▶ What the exercise asks
Reproduce the data that follows in its entirety, character for character.

________

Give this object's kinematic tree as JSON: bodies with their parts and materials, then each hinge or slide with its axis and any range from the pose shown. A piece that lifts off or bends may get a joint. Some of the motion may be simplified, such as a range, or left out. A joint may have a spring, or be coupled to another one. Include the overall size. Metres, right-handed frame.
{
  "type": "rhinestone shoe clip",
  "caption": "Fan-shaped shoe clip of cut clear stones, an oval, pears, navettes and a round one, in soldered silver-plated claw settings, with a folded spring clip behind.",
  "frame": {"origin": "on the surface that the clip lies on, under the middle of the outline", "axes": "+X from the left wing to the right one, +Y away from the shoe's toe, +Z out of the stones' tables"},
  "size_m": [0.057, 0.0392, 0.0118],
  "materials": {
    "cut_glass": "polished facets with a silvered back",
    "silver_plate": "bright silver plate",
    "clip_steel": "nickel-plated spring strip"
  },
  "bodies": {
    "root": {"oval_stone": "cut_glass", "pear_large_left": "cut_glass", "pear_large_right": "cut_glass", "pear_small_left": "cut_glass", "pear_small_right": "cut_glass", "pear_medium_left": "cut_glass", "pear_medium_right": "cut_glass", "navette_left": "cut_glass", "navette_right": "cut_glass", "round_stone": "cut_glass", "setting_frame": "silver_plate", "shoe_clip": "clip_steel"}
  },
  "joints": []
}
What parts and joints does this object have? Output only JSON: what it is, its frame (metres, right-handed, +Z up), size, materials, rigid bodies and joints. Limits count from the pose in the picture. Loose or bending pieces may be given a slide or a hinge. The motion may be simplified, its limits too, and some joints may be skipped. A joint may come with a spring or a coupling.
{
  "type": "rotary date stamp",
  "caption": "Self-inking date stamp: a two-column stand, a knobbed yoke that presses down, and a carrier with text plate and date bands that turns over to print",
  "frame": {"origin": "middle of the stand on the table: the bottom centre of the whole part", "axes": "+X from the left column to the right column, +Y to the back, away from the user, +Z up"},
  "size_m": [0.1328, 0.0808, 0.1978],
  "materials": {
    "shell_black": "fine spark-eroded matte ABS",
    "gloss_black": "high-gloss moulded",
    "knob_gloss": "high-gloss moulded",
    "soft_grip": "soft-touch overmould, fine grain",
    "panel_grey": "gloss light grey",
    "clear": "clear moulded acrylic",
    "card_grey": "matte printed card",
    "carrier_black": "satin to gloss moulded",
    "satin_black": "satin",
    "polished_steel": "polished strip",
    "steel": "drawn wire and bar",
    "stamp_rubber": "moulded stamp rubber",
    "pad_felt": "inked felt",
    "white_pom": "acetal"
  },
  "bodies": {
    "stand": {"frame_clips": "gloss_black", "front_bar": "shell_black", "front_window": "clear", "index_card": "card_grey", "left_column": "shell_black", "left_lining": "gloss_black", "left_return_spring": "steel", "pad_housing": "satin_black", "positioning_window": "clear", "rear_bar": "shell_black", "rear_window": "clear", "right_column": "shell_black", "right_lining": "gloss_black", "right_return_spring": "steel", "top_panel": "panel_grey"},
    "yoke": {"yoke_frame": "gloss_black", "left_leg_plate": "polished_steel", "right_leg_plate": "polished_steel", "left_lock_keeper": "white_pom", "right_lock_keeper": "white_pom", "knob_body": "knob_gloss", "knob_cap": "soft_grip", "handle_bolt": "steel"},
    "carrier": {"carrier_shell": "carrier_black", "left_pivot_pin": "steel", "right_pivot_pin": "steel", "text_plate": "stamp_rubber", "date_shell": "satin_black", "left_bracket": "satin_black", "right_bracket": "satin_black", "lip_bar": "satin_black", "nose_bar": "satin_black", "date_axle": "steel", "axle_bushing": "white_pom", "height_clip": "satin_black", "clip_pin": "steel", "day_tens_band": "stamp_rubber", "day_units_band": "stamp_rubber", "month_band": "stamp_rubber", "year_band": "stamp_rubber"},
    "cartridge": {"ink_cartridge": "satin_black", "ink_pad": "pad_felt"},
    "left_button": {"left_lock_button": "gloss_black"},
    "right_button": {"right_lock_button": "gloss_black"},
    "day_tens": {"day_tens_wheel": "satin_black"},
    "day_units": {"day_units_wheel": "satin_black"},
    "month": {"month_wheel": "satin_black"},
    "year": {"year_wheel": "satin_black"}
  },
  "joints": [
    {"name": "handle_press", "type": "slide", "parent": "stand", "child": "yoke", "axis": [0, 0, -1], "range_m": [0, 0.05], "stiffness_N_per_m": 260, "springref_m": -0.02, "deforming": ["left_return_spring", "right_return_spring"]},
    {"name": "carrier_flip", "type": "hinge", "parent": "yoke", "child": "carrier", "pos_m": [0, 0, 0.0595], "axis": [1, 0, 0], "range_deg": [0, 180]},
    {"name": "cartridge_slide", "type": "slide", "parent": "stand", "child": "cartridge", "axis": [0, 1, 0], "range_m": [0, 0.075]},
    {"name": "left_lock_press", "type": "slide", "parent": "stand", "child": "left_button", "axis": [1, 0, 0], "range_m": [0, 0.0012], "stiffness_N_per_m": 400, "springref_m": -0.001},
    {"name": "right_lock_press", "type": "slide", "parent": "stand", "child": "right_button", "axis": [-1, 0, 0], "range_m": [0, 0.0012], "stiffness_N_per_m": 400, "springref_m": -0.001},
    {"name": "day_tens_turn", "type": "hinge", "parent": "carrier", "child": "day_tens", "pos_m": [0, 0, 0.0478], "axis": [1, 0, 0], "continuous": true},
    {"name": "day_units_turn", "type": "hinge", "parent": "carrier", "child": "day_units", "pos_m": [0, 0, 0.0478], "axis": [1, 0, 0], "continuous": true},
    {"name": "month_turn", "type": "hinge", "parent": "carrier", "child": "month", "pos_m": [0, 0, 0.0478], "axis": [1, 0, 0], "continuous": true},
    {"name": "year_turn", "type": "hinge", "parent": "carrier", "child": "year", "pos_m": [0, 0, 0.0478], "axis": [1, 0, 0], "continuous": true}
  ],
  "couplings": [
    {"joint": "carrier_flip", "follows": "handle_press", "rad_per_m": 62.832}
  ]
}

________

▶ Task output
Give this object's kinematic tree as JSON: bodies with their parts and materials, then each hinge or slide with its axis and any range from the pose shown. A piece that lifts off or bends may get a joint. Some of the motion may be simplified, such as a range, or left out. A joint may have a spring, or be coupled to another one. Include the overall size. Metres, right-handed frame.
{
  "type": "rhinestone shoe clip",
  "caption": "Fan-shaped shoe clip of cut clear stones, an oval, pears, navettes and a round one, in soldered silver-plated claw settings, with a folded spring clip behind.",
  "frame": {"origin": "on the surface that the clip lies on, under the middle of the outline", "axes": "+X from the left wing to the right one, +Y away from the shoe's toe, +Z out of the stones' tables"},
  "size_m": [0.057, 0.0392, 0.0118],
  "materials": {
    "cut_glass": "polished facets with a silvered back",
    "silver_plate": "bright silver plate",
    "clip_steel": "nickel-plated spring strip"
  },
  "bodies": {
    "root": {"oval_stone": "cut_glass", "pear_large_left": "cut_glass", "pear_large_right": "cut_glass", "pear_small_left": "cut_glass", "pear_small_right": "cut_glass", "pear_medium_left": "cut_glass", "pear_medium_right": "cut_glass", "navette_left": "cut_glass", "navette_right": "cut_glass", "round_stone": "cut_glass", "setting_frame": "silver_plate", "shoe_clip": "clip_steel"}
  },
  "joints": []
}
What parts and joints does this object have? Output only JSON: what it is, its frame (metres, right-handed, +Z up), size, materials, rigid bodies and joints. Limits count from the pose in the picture. Loose or bending pieces may be given a slide or a hinge. The motion may be simplified, its limits too, and some joints may be skipped. A joint may come with a spring or a coupling.
{
  "type": "rotary date stamp",
  "caption": "Self-inking date stamp: a two-column stand, a knobbed yoke that presses down, and a carrier with text plate and date bands that turns over to print",
  "frame": {"origin": "middle of the stand on the table: the bottom centre of the whole part", "axes": "+X from the left column to the right column, +Y to the back, away from the user, +Z up"},
  "size_m": [0.1328, 0.0808, 0.1978],
  "materials": {
    "shell_black": "fine spark-eroded matte ABS",
    "gloss_black": "high-gloss moulded",
    "knob_gloss": "high-gloss moulded",
    "soft_grip": "soft-touch overmould, fine grain",
    "panel_grey": "gloss light grey",
    "clear": "clear moulded acrylic",
    "card_grey": "matte printed card",
    "carrier_black": "satin to gloss moulded",
    "satin_black": "satin",
    "polished_steel": "polished strip",
    "steel": "drawn wire and bar",
    "stamp_rubber": "moulded stamp rubber",
    "pad_felt": "inked felt",
    "white_pom": "acetal"
  },
  "bodies": {
    "stand": {"frame_clips": "gloss_black", "front_bar": "shell_black", "front_window": "clear", "index_card": "card_grey", "left_column": "shell_black", "left_lining": "gloss_black", "left_return_spring": "steel", "pad_housing": "satin_black", "positioning_window": "clear", "rear_bar": "shell_black", "rear_window": "clear", "right_column": "shell_black", "right_lining": "gloss_black", "right_return_spring": "steel", "top_panel": "panel_grey"},
    "yoke": {"yoke_frame": "gloss_black", "left_leg_plate": "polished_steel", "right_leg_plate": "polished_steel", "left_lock_keeper": "white_pom", "right_lock_keeper": "white_pom", "knob_body": "knob_gloss", "knob_cap": "soft_grip", "handle_bolt": "steel"},
    "carrier": {"carrier_shell": "carrier_black", "left_pivot_pin": "steel", "right_pivot_pin": "steel", "text_plate": "stamp_rubber", "date_shell": "satin_black", "left_bracket": "satin_black", "right_bracket": "satin_black", "lip_bar": "satin_black", "nose_bar": "satin_black", "date_axle": "steel", "axle_bushing": "white_pom", "height_clip": "satin_black", "clip_pin": "steel", "day_tens_band": "stamp_rubber", "day_units_band": "stamp_rubber", "month_band": "stamp_rubber", "year_band": "stamp_rubber"},
    "cartridge": {"ink_cartridge": "satin_black", "ink_pad": "pad_felt"},
    "left_button": {"left_lock_button": "gloss_black"},
    "right_button": {"right_lock_button": "gloss_black"},
    "day_tens": {"day_tens_wheel": "satin_black"},
    "day_units": {"day_units_wheel": "satin_black"},
    "month": {"month_wheel": "satin_black"},
    "year": {"year_wheel": "satin_black"}
  },
  "joints": [
    {"name": "handle_press", "type": "slide", "parent": "stand", "child": "yoke", "axis": [0, 0, -1], "range_m": [0, 0.05], "stiffness_N_per_m": 260, "springref_m": -0.02, "deforming": ["left_return_spring", "right_return_spring"]},
    {"name": "carrier_flip", "type": "hinge", "parent": "yoke", "child": "carrier", "pos_m": [0, 0, 0.0595], "axis": [1, 0, 0], "range_deg": [0, 180]},
    {"name": "cartridge_slide", "type": "slide", "parent": "stand", "child": "cartridge", "axis": [0, 1, 0], "range_m": [0, 0.075]},
    {"name": "left_lock_press", "type": "slide", "parent": "stand", "child": "left_button", "axis": [1, 0, 0], "range_m": [0, 0.0012], "stiffness_N_per_m": 400, "springref_m": -0.001},
    {"name": "right_lock_press", "type": "slide", "parent": "stand", "child": "right_button", "axis": [-1, 0, 0], "range_m": [0, 0.0012], "stiffness_N_per_m": 400, "springref_m": -0.001},
    {"name": "day_tens_turn", "type": "hinge", "parent": "carrier", "child": "day_tens", "pos_m": [0, 0, 0.0478], "axis": [1, 0, 0], "continuous": true},
    {"name": "day_units_turn", "type": "hinge", "parent": "carrier", "child": "day_units", "pos_m": [0, 0, 0.0478], "axis": [1, 0, 0], "continuous": true},
    {"name": "month_turn", "type": "hinge", "parent": "carrier", "child": "month", "pos_m": [0, 0, 0.0478], "axis": [1, 0, 0], "continuous": true},
    {"name": "year_turn", "type": "hinge", "parent": "carrier", "child": "year", "pos_m": [0, 0, 0.0478], "axis": [1, 0, 0], "continuous": true}
  ],
  "couplings": [
    {"joint": "carrier_flip", "follows": "handle_press", "rad_per_m": 62.832}
  ]
}